Four years ago, I was walking on a treadmill as part of a weight loss and fitness program at Duke University when the election of Pope Francis was announced on the news. As the newscaster finally uttered his name, I nearly fell off the treadmill. Men and women who had gathered around the television monitors and who knew that I was a priest all looked to me and said, “What does this mean? “ I was speechless at first and then, sweaty and disoriented, I finally muttered, “It means everything. This is unprecedented. “
As someone who works with college-aged students every day – students who are looking for meaning and purpose in their lives – I know that the leadership and ministry of Pope Francis in these last four years have given them (and dare I say, me) conviction about the gospel. In my ministry as the Vice President for Mission and Ministry at Providence College he has reminded me again and again of how embarrassingly simple living the gospel is – we often complicate it by our own rationalizations, fears, and insecurities. Love each other; forgive each other; walk with each other. It really is that simple. I have found myself in these last four years repeating those mantras over and over–in my preaching, in my teaching, and in my counseling: love, forgive, walk with each other.

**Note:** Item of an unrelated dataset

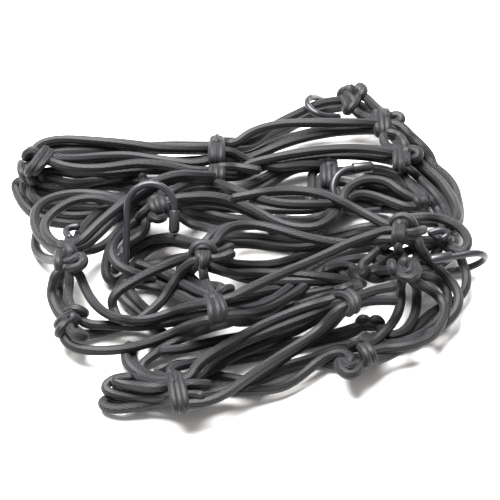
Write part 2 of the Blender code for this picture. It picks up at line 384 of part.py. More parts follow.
def settle(tracks, ends, wires, rounds=260):
    """Ease the cords apart up and down, so that each lies on those laid before it.

    Only heights change.  Every pair of points that are seen closer together than a
    cord's thickness must differ in height by at least what it takes to clear, except
    close to a knot that both cords share.  A cord stays on the side of a hook's wire
    that its height in the tables puts it.
    """
    counts = [len(track) for track in tracks]
    first = np.concatenate([[0], np.cumsum(counts)[:-1]])
    row = np.repeat(np.arange(len(tracks)), counts)
    points = np.vstack(tracks)
    seen = points[:, :2] * SQUASH
    told = points[:, 2]
    up = told.copy()
    run = np.concatenate([lengths(lies(track)) for track in tracks])
    full = np.repeat(run[first + np.array(counts) - 1], counts)
    names = np.array([[e if isinstance(e, str) else "" for e in pair] for pair in ends])[row]
    home = np.where(run < FREED, names[:, 0], np.where(full - run < FREED, names[:, 1], ""))
    to_start = np.where(names[:, 0] == "", 1.0, np.clip((run - HELD) / (FREED - HELD), 0, 1))
    to_end = np.where(names[:, 1] == "", 1.0, np.clip((full - run - HELD) / (FREED - HELD), 0, 1))
    loose = np.minimum(to_start, to_end)
    inner = (run > 0) & (run < full)
    middle = np.nonzero(inner)[0]

    apart = np.linalg.norm(seen[:, None] - seen[None], axis=2)
    clear = 2 * CORD + FREE
    above, below = np.nonzero(apart < clear)
    later = (row[above] > row[below]) | ((row[above] == row[below]) & (run[above] - run[below] > SELF_NEAR))
    at_home = (home[above] == home[below]) & (home[above] != "")
    above, below = above[later & ~at_home], below[later & ~at_home]
    need = np.sqrt(clear ** 2 - apart[above, below] ** 2) * SLOPE

    metal = np.vstack(wires)
    metal_seen, metal_up = metal[:, :2] * SQUASH, metal[:, 2]
    from_metal = np.linalg.norm(seen[:, None] - metal_seen[None], axis=2)
    reach = CORD + metal[None, :, 3] + AT_WIRE
    cord_at, metal_at = np.nonzero(from_metal < reach)
    room = np.sqrt(np.maximum(reach[0, metal_at] ** 2 - from_metal[cord_at, metal_at] ** 2, 0)) * SLOPE
    side = np.sign(up[cord_at] - metal_up[metal_at] + 0.01)

    for _ in range(rounds):
        lack = need - (up[above] - up[below])
        short = lack > 0
        a, b, lack = above[short], below[short], lack[short]
        give = loose[b] * np.clip((up[b] - PRESSED) / 2, 0, 1)
        share = loose[a] / (loose[a] + give + 1e-6)
        rise, sink = np.zeros(len(up)), np.zeros(len(up))
        np.maximum.at(rise, a, TAKEN_UP * lack * share)
        np.maximum.at(sink, b, TAKEN_UP * lack * (1 - share) * (give > 0))
        up = up + rise - sink
        sag = np.zeros(len(up))
        sag[middle] = 0.5 * (up[middle - 1] + up[middle + 1]) - up[middle]
        up = np.maximum(up + (EVENING * sag + SINKING * (told - up)) * loose, PRESSED)
        short = room - side * (up[cord_at] - metal_up[metal_at])
        push = np.where(short > 0, side * short, 0)
        lift, drop = np.zeros(len(up)), np.zeros(len(up))
        np.maximum.at(lift, cord_at, push)
        np.minimum.at(drop, cord_at, push)
        up = np.maximum(up + lift + drop, PRESSED)
    return [np.column_stack([points[s:s + n, :2], up[s:s + n]]) for s, n in zip(first, counts)]


# ---------------------------------------------------------------- solids

def coarse(line, slack, longest):
    """Fewer points along a line: close together in bends, at most longest mm apart."""
    steps = np.diff(line, axis=0)
    size = np.linalg.norm(steps, axis=1)
    heading = steps / size[:, None]
    bend = np.linalg.norm(np.diff(heading, axis=0), axis=1) / (0.5 * (size[1:] + size[:-1]))
    bend = np.concatenate([bend[:1], 0.5 * (bend[1:] + bend[:-1]), bend[-1:]])
    measure = np.concatenate([[0.0], np.cumsum((1 / longest + np.sqrt(bend / (8 * slack))) * size)])
    return resample(line, measure, max(3, int(np.ceil(measure[-1])) + 1))


def skin(rings):
    """Corners and faces of a closed tube through rings of corners, capped at both ends."""
    count, sides = rings.shape[:2]
    at = np.arange(count * sides).reshape(count, sides)
    next_round = np.roll(at, -1, axis=1)
    quads = np.stack([at[:-1], next_round[:-1], next_round[1:], at[1:]], axis=-1).reshape(-1, 4)
    faces = quads.tolist() + [at[0, ::-1].tolist(), at[-1].tolist()]
    return rings.reshape(-1, 3), faces


def tube(line, radius, sides):
    """A tube of the given radius (one number or one per point) along a line in mm."""
    heading = np.gradient(line, axis=0)
    heading /= np.linalg.norm(heading, axis=1)[:, None]
    aside = np.cross(heading, [0.0, 0.0, 1.0])
    aside /= np.linalg.norm(aside, axis=1)[:, None]
    over = np.cross(aside, heading)
    around = 2 * np.pi * (np.arange(sides) + 0.5) / sides - np.pi / 2
    radius = np.broadcast_to(radius, len(line))[:, None, None]
    spread = np.cos(around)[:, None] * aside[:, None] + np.sin(around)[:, None] * over[:, None]
    return skin(line[:, None] + radius * spread)


def ring_frames(line):
    """Directions across a line that don't twist about it, for wires that bend steeply."""
    heading = np.gradient(line, axis=0)
    heading /= np.linalg.norm(heading, axis=1)[:, None]
    across = [np.cross(heading[0], [0.3, 0.5, 0.8])]
    for direction in heading:
        side = across[-1] - (across[-1] @ direction) * direction
        across.append(side / np.linalg.norm(side))
    across = np.array(across[1:])
    return across, np.cross(across, heading)


def wire_tube(line, radius, sides):
    """A tube along a wire that may bend in any direction."""
    across, over = ring_frames(line)
    around = 2 * np.pi * np.arange(sides) / sides
    radius = np.broadcast_to(radius, len(line))[:, None, None]
    spread = np.cos(around)[:, None] * across[:, None] + np.sin(around)[:, None] * over[:, None]
    return skin(line[:, None] + radius * spread)


def knot_frame(knot):
    """Middle of a knot in mm, and its directions: along, aside and towards the viewer."""
    x, back, up, lean, _, _ = knot
    middle = lies(np.array([[x, back, up]], dtype=float))[0]
    toward = (VIEWER - middle) / np.linalg.norm(VIEWER - middle)
    right = np.array([1.0, 0.0, 0.0])
    raised = np.cross(toward, right)
    along = np.cos(np.radians(lean)) * right + np.sin(np.radians(lean)) * raised
    return middle, along, np.cross(along, toward), toward


def barrel(knot):
    """A ridged barrel: cord wound three times about the others."""
    middle, along, aside, toward = knot_frame(knot)
    half_length, half_width = knot[4:]
    turns = np.linspace(-1, 1, 19)
    wound = 1 - KNOT_RIDGE + KNOT_RIDGE * np.cos(turns * KNOT_TURNS * np.pi)
    ridge = np.sqrt(1 - KNOT_TAPER * turns ** 4) * wound
    around = 2 * np.pi * np.arange(12) / 12
    spread = np.cos(around)[:, None] * aside + np.sin(around)[:, None] * toward
    spine = middle + (turns * half_length)[:, None, None] * along
    return skin(spine + half_width * ridge[:, None, None] * spread)


def sleeve(end, along, wire_frames):
    """A plastic cap pushed over the straight tip of a hook, with a little air round the wire."""
    profile = np.array(SLEEVE_PROFILE)
    around = 2 * np.pi * np.arange(WIRE_SIDES) / WIRE_SIDES
    spread = np.cos(around)[:, None] * wire_frames[0] + np.sin(around)[:, None] * wire_frames[1]
    return skin(end + profile[:, :1, None] * along + profile[:, 1:, None] * spread)


def material(name, color, roughness, metallic):
    """A plain named material."""
    made = bpy.data.materials.new(name)
    made.use_nodes = True
    shader = made.node_tree.nodes["Principled BSDF"]
    shader.inputs["Base Color"].default_value = (*color, 1)
    shader.inputs["Roughness"].default_value = roughness
    shader.inputs["Metallic"].default_value = metallic
    return made


def solid(name, shape, made_of):
    """An object from corners in mm and faces, flattened where it would dip below the table."""
    corners, faces = shape
    corners = corners.copy()
    corners[:, 2] = np.maximum(corners[:, 2], 0)
    mesh = bpy.data.meshes.new(name)
    mesh.from_pydata((corners * MM).tolist(), [], faces)
    mesh.update()
    mesh.flip_normals()
    mesh.materials.append(made_of)
    return bpy.data.objects.new(name, mesh)


def clear_scene():
    """Start from nothing."""
    for old in list(bpy.data.objects):
        bpy.data.objects.remove(old)


def loose_bits_gone(mesh):
    """Keep only the largest connected body of a mesh."""
    body = bmesh.new()
    body.from_mesh(mesh)
    unseen = set(body.verts)
    groups = []
    while unseen:
        group = [unseen.pop()]
        for corner in group:
            near = [edge.other_vert(corner) for edge in corner.link_edges]
            near = [other for other in near if other in unseen]
            unseen.difference_update(near)
            group.extend(near)
        groups.append(group)
    groups.sort(key=len)
    loose = [corner for group in groups[:-1] for corner in group]
    bmesh.ops.delete(body, geom=loose, context="VERTS")
    body.to_mesh(mesh)
    body.free()


def applied(thing):
    """The mesh of an object with its modifiers carried out."""
    graph = bpy.context.evaluated_depsgraph_get()
    mesh = bpy.data.meshes.new_from_object(thing.evaluated_get(graph))
    thing.modifiers.clear()
    return mesh


def fused_net(tracks, stuff):
    """All the strands and knots grown together into one body of a modest triangle count."""
    shapes = [tube(coarse(lies(track), 0.15, 12), CORD, 8) for track in tracks]
    shapes += [barrel(knot) for knot in KNOTS.values()]
    first = np.concatenate([[0], np.cumsum([len(corners) for corners, _ in shapes])])
    corners = np.vstack([corners for corners, _ in shapes])
    faces = [[at + start for at in face] for start, (_, part) in zip(first, shapes) for face in part]
    net = solid("net", (corners, faces), stuff)
    bpy.context.scene.collection.objects.link(net)

    grown = net.modifiers.new("grow_together", "REMESH")
    grown.mode = "VOXEL"
    grown.voxel_size = VOXEL * MM
    net.data = applied(net)
    loose_bits_gone(net.data)

    lighter = net.modifiers.new("lighter", "DECIMATE")
    lighter.ratio = NET_TRIANGLES / (2 * len(net.data.polygons))
    lighter.use_collapse_triangulate = True
    net.data = applied(net)
    net.data.materials.clear()
    net.data.materials.append(stuff)
    for corner in net.data.vertices:
        if corner.co.z < FLAT * MM:
            corner.co.z = 0
    return net


def wire_track(line, cap):
    """Rows (x, back, up, radius) of a wire, as the viewer sees it, for laying cords about it."""
    total = lengths(line)[-1]
    line = resample(line, lengths(line), int(total / 1.5))
    up = line[:, 2:]
    flat = (line[:, :2] - VIEWER[:2] * up / VIEWER[2]) / (1 - up / VIEWER[2])
    radius = np.where(lengths(line) < total - cap, WIRE, SLEEVE)
    return np.column_stack([flat, up, radius])


def add_wire(name, line, stuff):
    """A hook's wire."""
    line = coarse(line, 0.12, 12)
    wire = solid(name, wire_tube(line, WIRE, WIRE_SIDES), stuff)
    bpy.context.scene.collection.objects.link(wire)
    return line


def add_sleeve(name, line, stuff):
    """The cap on the straight tip at the end of a hook's wire."""
    across, over = ring_frames(line)
    along = (line[-1] - line[-2]) / np.linalg.norm(line[-1] - line[-2])
    cap = solid(name, sleeve(line[-1], along, (across[-1], over[-1])), stuff)
    bpy.context.scene.collection.objects.link(cap)


def main():
    """Build the net and its hooks."""
    clear_scene()
    cord_stuff = material("cord", (0.06, 0.06, 0.065), 0.75, 0.0)
    wire_stuff = material("hook_wire", (0.12, 0.12, 0.14), 0.4, 0.5)
    sleeve_stuff = material("tip_sleeve", (0.07, 0.07, 0.08), 0.5, 0.0)

    hooks = {name: hook_wire(*spots) for name, spots in HOOKS.items()}
    eyes = {name: eye_wire(spots) for name, spots in EYES.items()}
    cords = UNDER + OVER
    tracks = [track_of(cord) for cord in cords]
    metal = [wire_track(line, 12) for line in hooks.values()]
    metal += [wire_track(line, -1) for line in eyes.values()]
    tracks = settle(tracks, [cord[:2] for cord in cords], metal)
    fused_net(tracks, cord_stuff)

    for name, line in hooks.items():
        line = add_wire("hook_" + name, line, wire_stuff)
        add_sleeve("sleeve_" + name, line, sleeve_stuff)
    for name, line in eyes.items():
        add_wire("hook_" + name, line, wire_stuff)
    for thing in bpy.context.scene.objects:
        thing.data.transform(Matrix.Translation(-MIDDLE * MM))


if __name__ == "__main__":
    main()
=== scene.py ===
"""Looks of an elastic cargo net that lies gathered in a loose bundle, with its wire hooks.

Lengths in the tables are millimetres.  A spot is written (x, back, up): x to the
right, back away from the viewer, up above the table.  x and back tell where the
spot is seen against the table top from VIEWER and up is its real height.
"""

import bpy
import numpy as np
from bpy.props import FloatProperty, FloatVectorProperty, PointerProperty
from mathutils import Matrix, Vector


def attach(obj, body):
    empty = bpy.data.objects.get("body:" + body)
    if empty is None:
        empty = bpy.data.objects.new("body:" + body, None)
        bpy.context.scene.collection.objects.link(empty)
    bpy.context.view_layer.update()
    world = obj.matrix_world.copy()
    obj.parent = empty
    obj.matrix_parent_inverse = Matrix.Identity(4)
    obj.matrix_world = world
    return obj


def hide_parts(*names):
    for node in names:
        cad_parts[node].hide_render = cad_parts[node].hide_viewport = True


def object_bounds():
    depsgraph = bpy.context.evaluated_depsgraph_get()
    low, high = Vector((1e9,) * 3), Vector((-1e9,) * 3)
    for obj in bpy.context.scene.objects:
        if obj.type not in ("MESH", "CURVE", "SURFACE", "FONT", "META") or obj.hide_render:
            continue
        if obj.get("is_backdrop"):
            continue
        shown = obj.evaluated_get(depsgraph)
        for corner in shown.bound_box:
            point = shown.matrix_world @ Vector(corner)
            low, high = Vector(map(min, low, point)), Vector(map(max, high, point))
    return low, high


bl_info = {
    "name": "Gathered cargo net",
    "version": (1, 0, 0),
    "blender": (4, 5, 0),
    "location": "View3D > Sidebar > Cargo net",
    "description": "Braided elastic cords, wound knots and coated wire hooks of a gathered net",
    "category": "Object",
}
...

We have enough in our world that makes our lives complicated, confusing, and stressful, but the gospel is not one of them. It really is that simple. When we realize that, we can step off the treadmills of our own lives that too often leave us disoriented and exhausted. Pope Francis reminds me day in and day out to step off into something new – a simple gospel message to love, to forgive, and to walk with each other.